Task requirements: Write out, word for word, only the data from its first line to the line containing "import Module from".

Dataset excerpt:
start

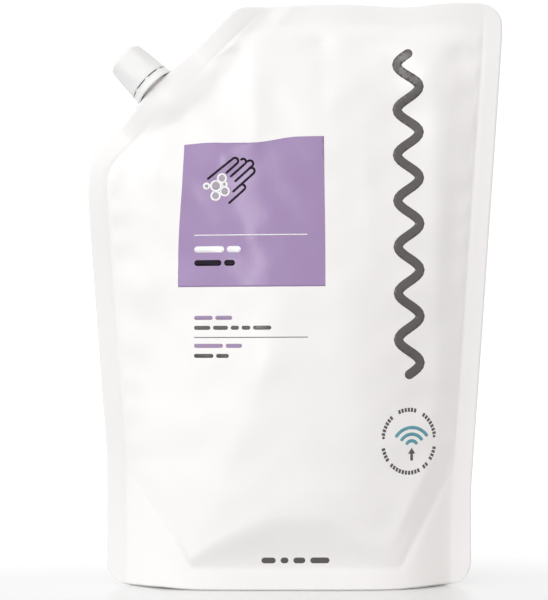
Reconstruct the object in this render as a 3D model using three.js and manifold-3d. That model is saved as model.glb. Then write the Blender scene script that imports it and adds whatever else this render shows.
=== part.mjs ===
// Stand-up refill pouch for one litre of liquid soap, with a spout and a screw cap on its cut corner.
// Millimetres, +Z up. The front faces -Y, and the origin is the middle of the underside.
import * as THREE from "three";
import { mergeVertices } from "three/addons/utils/BufferGeometryUtils.js";
import Module from "manifold-3d";

const wasm = await Module();
wasm.setup();

// ---- Pouch: outline of the filled pack, seen from the front ----
const HALF_WIDTH = 92.9; // at the top, where the film lies flat
const HEIGHT = 259.8; // at mid width; the top edge rises a little to the right
const TOP_RISE = 1.2; // of the top edge at the right corner, and its fall at the left
const FOOT_LEFT = -83.9; // the filled foot draws the sides in
const FOOT_RIGHT = 78.6;
const LEFT_SPREAD_FROM = 58; // heights over which the sides widen again
const LEFT_SPREAD_TO = 176;
const RIGHT_SPREAD_FROM = 42;
const RIGHT_SPREAD_TO = 245;
const CUT_LOW_Z = 191; // the cut corner's straight edge runs from the left side at this height
const CUT_TOP_X = -25.6; // to this place on the top edge
const FOOT_CORNER = 11; // corner radii
const TOP_CORNER = 9.5;
const CUT_ROUNDING = 2.4; // the corner between the cut edge and the top edge is rounded over this height

// ---- Pouch: how far the soap pushes the film out ----
const BULGE = 34.5; // half thickness at the fattest height
const FATTEST_Z = 43;
const FOOT_BULGE = 27.5; // half thickness where the skirt stands on the table
const SIDE_SEAL = 8.5; // width of the welded side seams
const TOP_SEAL = 9;
const HALF_SEAL = 0.3; // half thickness of a welded seam
const LEAN = 4; // the top leans back by this much
const LEAN_FROM = 60;

// ---- Pouch: bottom gusset ----
const SKIRT = 10; // height of the weld along the middle of the foot
const SKIRT_WALL = 0.8;
const GUSSET_TOP = 53; // height of the gusset's fold at the side seams
const SKIRT_RISES_FROM = 0.55; // share of the half width past which the weld climbs to the side seam
const ROOF_RISES_FROM = 0.5;
const SAG = 0.5; // depth below the table that the gusset's sag is drawn to, so its floor contact is cut flat

// ---- Spout, in its own frame: the film edge is at 0 and the neck points along +Z ----
const SPOUT_X = -62.3; // where its axis crosses the cut edge
const TILT_REACH = 40; // the film bends back over this stretch below the cut edge
const TILT_BEND = 0.0025; // curvature of that bend
const BOAT_HALF_LENGTH = 17; // weld base, pointed at both ends
const BOAT_HALF_THICKNESS = 6.1;
const BOAT_DEPTH = 11;
const BOAT_RIBS = 4;
const BOAT_RIB_HEIGHT = 1.5;
const BOAT_RIB_PROUD = 0.5;
const FILM_OVER_BOAT = 0.9;
const BORE_RADIUS = 5;
const NECK_RADIUS = 6.5;
const NECK_TOP = 18;
const COLLAR_RADIUS = 7.7;
const BEAD_RADIUS = 7.5; // holds the tamper band down on the neck

// ---- Cap, liner and tamper band, in the spout's frame ----
const GAP = 0.3; // between pieces that touch
const CAP_FOOT = 4.9;
const CAP_TOP = 21.8;
const CAP_FOOT_RADIUS = 10;
const CAP_TOP_RADIUS = 8.6;
const CAP_ROUNDING = 2.4;
const CAP_WALL = 1.25;
const CAP_CEILING = 19.8;
const CAP_FLATS = 6; // soft flats for the fingers, which fade into the round foot
const CAP_FLAT_DEPTH = 0.026;
const LINER_RADIUS = 6.5;
const LINER_THICKNESS = 1.2;
const BAND_TOP = 4;
const BAND_BRIDGES = 8;
const BRIDGE_WIDTH = 2.4;
const BRIDGE_WALL = 0.8;

const ROUND_SEGMENTS = 48;
const FILM = { color: 0xf4f3f2, roughness: 0.45, metalness: 0 };
const MOULDED = { color: 0xf3f3f1, roughness: 0.4, metalness: 0 };
const FOAM = { color: 0xe9e9e6, roughness: 0.85, metalness: 0 };

const clamp01 = (v) => Math.min(1, Math.max(0, v));
const smoothstep = (low, high, v) => THREE.MathUtils.smoothstep(v, low, high);

// ---- Closed meshes and manifold solids ----

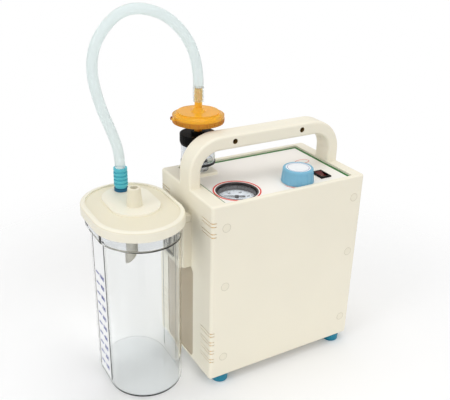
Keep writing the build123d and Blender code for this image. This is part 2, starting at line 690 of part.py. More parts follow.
with BuildPart() as lid_gasket:
    with BuildSketch(Plane.XY.offset(jar_rim_z)):
        with Locations((lid_x, jar_y)):
            oval(lid_w - 2 * lid_wall - 0.4, lid_l - 2 * lid_wall - 0.4)
            oval(lid_w - 2 * lid_wall - 6.4, lid_l - 2 * lid_wall - 6.4, mode=Mode.SUBTRACT)
    extrude(amount=gasket_t)
save(lid_gasket.part, "lid_gasket")

# Overflow float under the suction port
cage_z1 = jar_rim_z + gasket_t
cage_r = 12.0
cage_h = 46.0
with BuildPart() as float_cage:
    with Locations((elbow_x, elbow_y, cage_z1 - cage_h)):
        Cylinder(cage_r, cage_h, align=(Align.CENTER, Align.CENTER, Align.MIN))
        Cylinder(cage_r - 1.6, cage_h - 6.0, align=(Align.CENTER, Align.CENTER, Align.MIN),
                 mode=Mode.SUBTRACT)
        Cylinder(9.0 + slip, cage_h + 1.0, align=(Align.CENTER, Align.CENTER, Align.MIN),
                 mode=Mode.SUBTRACT)
    for turn in (0, 60, 120):
        with Locations(Location((elbow_x, elbow_y, cage_z1 - cage_h + 6.0), (0, 0, turn))):
            Box(40.0, 5.0, 26.0, align=(Align.CENTER, Align.CENTER, Align.MIN), mode=Mode.SUBTRACT)
    with BuildSketch(Plane.XY.offset(cage_z1 - cage_h)):
        with Locations((elbow_x, elbow_y)):
            Circle(cage_r)
            Circle(4.0, mode=Mode.SUBTRACT)
    extrude(amount=1.6)
save(float_cage.part, "float_cage")

float_travel = 12.0
float_z0 = cage_z1 - cage_h + 1.6
with BuildPart() as float_valve:
    with Locations((elbow_x, elbow_y, float_z0)):
        Cylinder(8.4, 22.0, align=(Align.CENTER, Align.CENTER, Align.MIN))
    fillet(edges(), 2.0)
    with Locations((elbow_x, elbow_y, float_z0 + 22.0)):
        Cylinder(3.6, 3.6, align=(Align.CENTER, Align.CENTER, Align.MIN))
save(float_valve.part, "float_valve")

# Ribbed hose connector standing on the suction spigot
with BuildPart() as hose_connector:
    with Locations((elbow_x, elbow_y, lid_top_z + 0.6)):
        Cylinder(8.2, 3.4, align=(Align.CENTER, Align.CENTER, Align.MIN))
    with Locations((elbow_x, elbow_y, lid_top_z + 4.0)):
        Cylinder(6.8, elbow_z1 - lid_top_z - 4.0, align=(Align.CENTER, Align.CENTER, Align.MIN))
    for i in range(4):
        with Locations((elbow_x, elbow_y, lid_top_z + 7.4 + 4.6 * i)):
            Cylinder(8.2, 2.5, align=(Align.CENTER, Align.CENTER, Align.MIN))
    with Locations((elbow_x, elbow_y, elbow_z1 - 3.0)):
        Cylinder(8.0, 3.0, align=(Align.CENTER, Align.CENTER, Align.MIN))
    with Locations((elbow_x, elbow_y, lid_top_z)):
        Cylinder(5.0 + slip, 14.2, align=(Align.CENTER, Align.CENTER, Align.MIN), mode=Mode.SUBTRACT)
    with Locations((elbow_x, elbow_y, lid_top_z)):
        Cylinder(3.4, 40.0, align=(Align.CENTER, Align.CENTER, Align.MIN), mode=Mode.SUBTRACT)
save(hose_connector.part, "hose_connector")

# Hose: straight runs joined by tangent arcs in the upright plane through both ends
span = hypot(stack_x - elbow_x, stack_y - elbow_y)
hose_run = [(1.0, 0.0), (1.0, 21.0), (0.885, 56.0), (0.575, 86.0), (0.125, 93.0), (-0.195, 63.0),
            (-0.287, 29.0), (-0.205, -12.0), (-0.062, -48.5), (0.0, -72.0), (0.0, -88.0)]
hose_points = [(elbow_x + (stack_x - elbow_x) * s, elbow_y + (stack_y - elbow_y) * s, barb_z1 + h)
               for s, h in hose_run]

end

Reply:
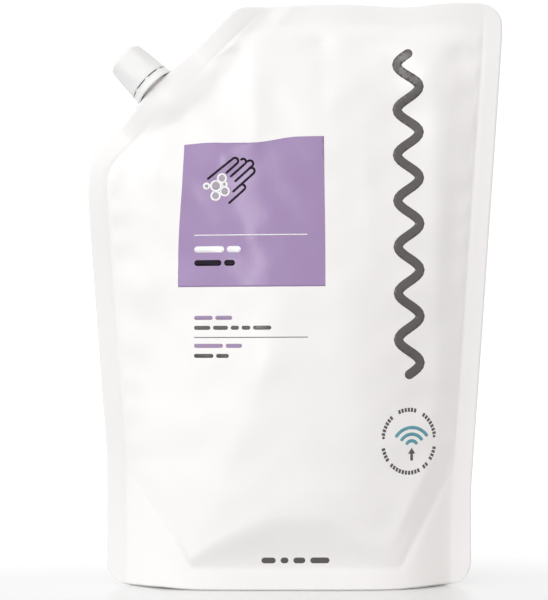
Reconstruct the object in this render as a 3D model using three.js and manifold-3d. That model is saved as model.glb. Then write the Blender scene script that imports it and adds whatever else this render shows.
=== part.mjs ===
// Stand-up refill pouch for one litre of liquid soap, with a spout and a screw cap on its cut corner.
// Millimetres, +Z up. The front faces -Y, and the origin is the middle of the underside.
import * as THREE from "three";
import { mergeVertices } from "three/addons/utils/BufferGeometryUtils.js";
import Module from "manifold-3d";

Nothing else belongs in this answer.